I was writing this morning, wondering about how random thoughts (like journal entries) become complete works. I’ve read some of the journal entries of Thoreau, and letters of Alan Watts. But I started looking at which other writers kept journals (many did).
While I cull through the list I’m compiling, I have these rules from Vonnegut for writing fiction I thought I’d share:
Eight rules for writing fiction:
- Use the time of a total stranger in such a way that he or she will not feel the time was wasted.
- Give the reader at least one character he or she can root for.
- Every character should want something, even if it is only a glass of water.
- Every sentence must do one of two things — reveal character or advance the action.

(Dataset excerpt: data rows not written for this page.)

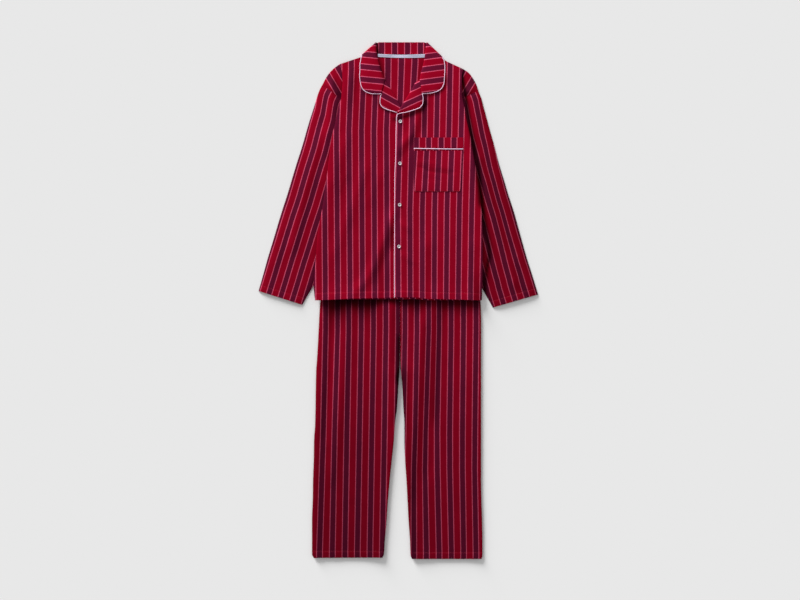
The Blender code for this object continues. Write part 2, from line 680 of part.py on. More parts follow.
def build_jacket(pile, parts):
    """Back, stand, tape, fronts, pocket, lapels, collar and pipings, lowest first."""
    laid_panel("jacket_back", back_grid(), pile, "flannel", parts)
    laid_panel("collar_stand", panel_grid(STAND, COLLAR_COLUMNS), pile, "flannel", parts)
    laid_panel("neck_tape", panel_grid(TAPE, TAPE_COLUMNS), pile, "tape", parts)

    right_rows = [(row.right_side, row.right_edge) for row in JACKET]
    grid = panel_grid(right_rows, FRONT_COLUMNS)
    extra = fold_height(grid.reshape(-1, 2), JACKET_FOLDS) + puffed(grid, FRONT_PUFF)
    laid_panel("front_right", grid, pile, "flannel", parts, extra)

    edge = [row.left_edge for row in JACKET[7:]]
    hem = np.array(edge[-1]) - (0, CORD_DROP)
    front_path = moved_aside(rounded(edge[:-1] + [hem]), -PIPING_SIDE)
    front_cord = cord_on(front_path, pile)

    left_rows = [(row.left_edge, row.left_side) for row in JACKET]
    grid = panel_grid(left_rows, FRONT_COLUMNS)
    extra = fold_height(grid.reshape(-1, 2), JACKET_FOLDS) + puffed(grid, FRONT_PUFF)
    laid_panel("front_left", grid, pile, "flannel", parts, extra)

    laid_panel("pocket", panel_grid(POCKET, POCKET_COLUMNS), pile, "flannel", parts)
    piping("pocket_piping", cord_on(rounded(POCKET_PIPING, POCKET_CORD_STEP), pile), parts)
    laid_panel("pocket_band", panel_grid(POCKET_BAND, POCKET_COLUMNS), pile, "flannel", parts)

    right_edge = shortened([row.edge for row in LAPEL_RIGHT], NOTCH_ROOM)
    right_path = moved_aside(rounded(right_edge), -PIPING_SIDE)
    right_cord = cord_on(right_path, pile)
    laid_panel("lapel_right", panel_grid(LAPEL_RIGHT, LAPEL_COLUMNS), pile, "flannel", parts)
    piping("lapel_piping_right", right_cord, parts)
    pile.add_cord(right_cord, PIPING_RADIUS)

    left_edge = shortened([row.edge for row in LAPEL_LEFT], NOTCH_ROOM)
    left_path = moved_aside(rounded(left_edge), PIPING_SIDE)
    left_cord = cord_on(left_path, pile)
    laid_panel("lapel_left", panel_grid(LAPEL_LEFT, LAPEL_COLUMNS), pile, "flannel", parts)
    piping("front_piping_left", np.vstack([left_cord, front_cord]), parts)

    build_collar(pile, parts)


def build_button(number, place, pile, parts):
    """A turned disc with a raised rim."""
    x, y = place
    level = pile.highest(place, BUTTON_RADIUS) + SEAM
    mesh = bpy.data.meshes.new("button")
    points = [(out * BUTTON_RADIUS * MM, 0, up * BUTTON_HEIGHT * MM) for out, up in BUTTON_OUTLINE]
    edges = [(index, index + 1) for index in range(len(points) - 1)]
    mesh.from_pydata(points, edges, [])
    button = add_object(f"button_{number}", mesh, "button", parts)
    button.location = (x * MM, y * MM, level * MM)
    turn = button.modifiers.new("turn", "SCREW")
    turn.steps = BUTTON_STEPS
    turn.render_steps = BUTTON_STEPS
    turn.use_merge_vertices = True
    turn.merge_threshold = 0.00001
    turn.use_smooth_shade = True


def centre_on_origin(parts):
    """Hangs every piece on one empty, placed so that the set's box is centred over the origin."""
    bpy.context.view_layer.update()
    graph = bpy.context.evaluated_depsgraph_get()
    points = []
    for piece in parts.objects:
        shape = piece.evaluated_get(graph)
        points += [piece.matrix_world @ vert.co for vert in shape.to_mesh().vertices]
        shape.to_mesh_clear()
    points = np.array(points)
    low, high = points.min(0), points.max(0)
    holder = bpy.data.objects.new("pyjama_set_holder", None)
    holder.location = (-(low[0] + high[0]) / 2, -(low[1] + high[1]) / 2, -low[2])
    for piece in list(parts.objects):
        piece.parent = holder
    parts.objects.link(holder)


def main():
    for old in list(bpy.data.objects):
        bpy.data.objects.remove(old, do_unlink=True)
    parts = bpy.data.collections.new("pyjama_set")
    bpy.context.scene.collection.children.link(parts)
    pile = Pile()
    build_trousers(pile, parts)
    build_sleeves(pile, parts)
    build_collar_back(pile)
    build_jacket(pile, parts)
    for number, place in enumerate(BUTTON_PLACES, start=1):
        build_button(number, place, pile, parts)
    centre_on_origin(parts)


main()
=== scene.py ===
"""Striped flannel pyjama set, laid flat: the jacket lies over the top of its trousers.

Plan sizes are in millimetres from the jacket's centre line (x) and its hem (y), with the
collar at +Y and the wearer's left at +X. Each piece of cloth is laid in turn on a bed that
remembers how high the pieces under it lie.
"""

import math
from collections import namedtuple

import bmesh
import bpy
import numpy as np
from numpy.linalg import norm
from mathutils import Matrix, Vector


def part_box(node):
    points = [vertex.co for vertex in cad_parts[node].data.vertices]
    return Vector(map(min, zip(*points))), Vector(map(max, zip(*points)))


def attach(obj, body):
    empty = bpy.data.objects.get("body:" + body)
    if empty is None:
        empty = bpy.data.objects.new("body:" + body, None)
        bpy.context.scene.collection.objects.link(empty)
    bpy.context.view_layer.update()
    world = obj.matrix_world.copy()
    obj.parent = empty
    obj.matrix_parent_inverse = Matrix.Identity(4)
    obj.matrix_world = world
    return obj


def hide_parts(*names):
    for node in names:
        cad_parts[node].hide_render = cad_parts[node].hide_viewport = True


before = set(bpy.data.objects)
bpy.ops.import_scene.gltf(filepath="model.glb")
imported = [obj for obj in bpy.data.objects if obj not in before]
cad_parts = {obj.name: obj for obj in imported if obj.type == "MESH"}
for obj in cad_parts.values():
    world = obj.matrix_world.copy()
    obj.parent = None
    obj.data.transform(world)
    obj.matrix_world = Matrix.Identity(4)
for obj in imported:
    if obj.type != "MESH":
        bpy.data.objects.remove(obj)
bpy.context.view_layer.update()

MM = 0.001

# Cloth and notions
CLOTH = 0.9  # flannel, without its nap
TAPE_CLOTH = 0.5
RIM = 0.25  # the rounding of a cut edge
REST = 0.12  # air between two layers that touch
SAG = 0.004  # how far each pass of settling lets a sheet drop between its supports
# Passes of settling
ROUNDS, BACK_ROUNDS, FRONT_ROUNDS, COLLAR_ROUNDS, TUBE_ROUNDS = 60, 400, 80, 80, 20
FOLD_RADIUS = 1.1  # where a flattened sleeve turns at its edge
TUBE_AIR = 0.5  # between a flattened tube's two layers
HEM = 19.0  # from a hem's fold to its stitches
# A turned hem's thickness, its stitches' trough, and how far each takes to ease off
HEM_FOLD, HEM_TROUGH, HEM_EASE = 0.35, 0.45, 1.6
PIPING_RADIUS = 0.95
FRONT_PIPING_RADIUS = 0.8  # below the lapel
POCKET_PIPING_RADIUS = 1.05
PIPING_SIDE = 1.1  # from a trimmed edge to its piping's centre
ROLL_RADIUS, ROLL_MOST = 2.4, 0.3  # the collar's and lapels' roll, and its share of a width
COLLAR_WIDTH = 62.0  # in cloth, from the roll to the piped edge
COLLAR_CUT = (430, 100)
LAPEL_WIDTH = 34.0
COLLAR_TURN = 4.0  # how far the shoulder fold's round reaches in
BEHIND_LEVEL = CLOTH / 2 + REST
WAISTBAND_CUT = (940, 72)  # before its elastic gathers it, and before it is folded
BAND_PERIOD = 35.8  # from one purple band to the next
BUTTON_RADIUS = 4.9
HOLE_RADIUS = 0.7
HOLE_REACH = 1.15  # from a button's middle, each way
BUTTON_PLACES = [(1, 518), (0, 396), (-1, 276), (-3, 155)]
BUTTON_THREAD = 0.45
STITCH, STITCH_GAP, STITCH_THREAD = 2.6, 0.9, 0.24

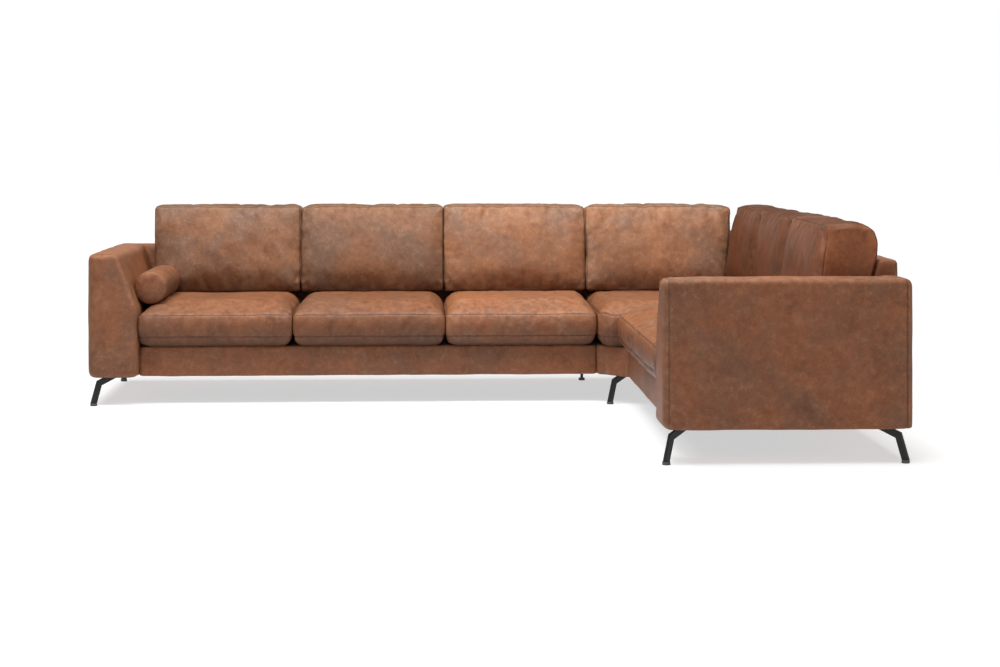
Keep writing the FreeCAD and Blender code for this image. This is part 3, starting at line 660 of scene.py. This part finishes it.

- Start as close to the end as possible.
- Be a sadist. No matter how sweet and innocent your leading characters, make awful things happen to them — in order that the reader may see what they are made of.
- Write to please just one person. If you open a window and make love to the world, so to speak, your story will get pneumonia.
- Give your readers as much information as possible as soon as possible. To heck with suspense. Readers should have such complete understanding of what is going on, where and why, that they could finish the story themselves, should cockroaches eat the last few pages.
— Vonnegut, Kurt Vonnegut, Bagombo Snuff Box: Uncollected Short Fiction (New York: G.P. Putnam’s Sons 1999), 9-10.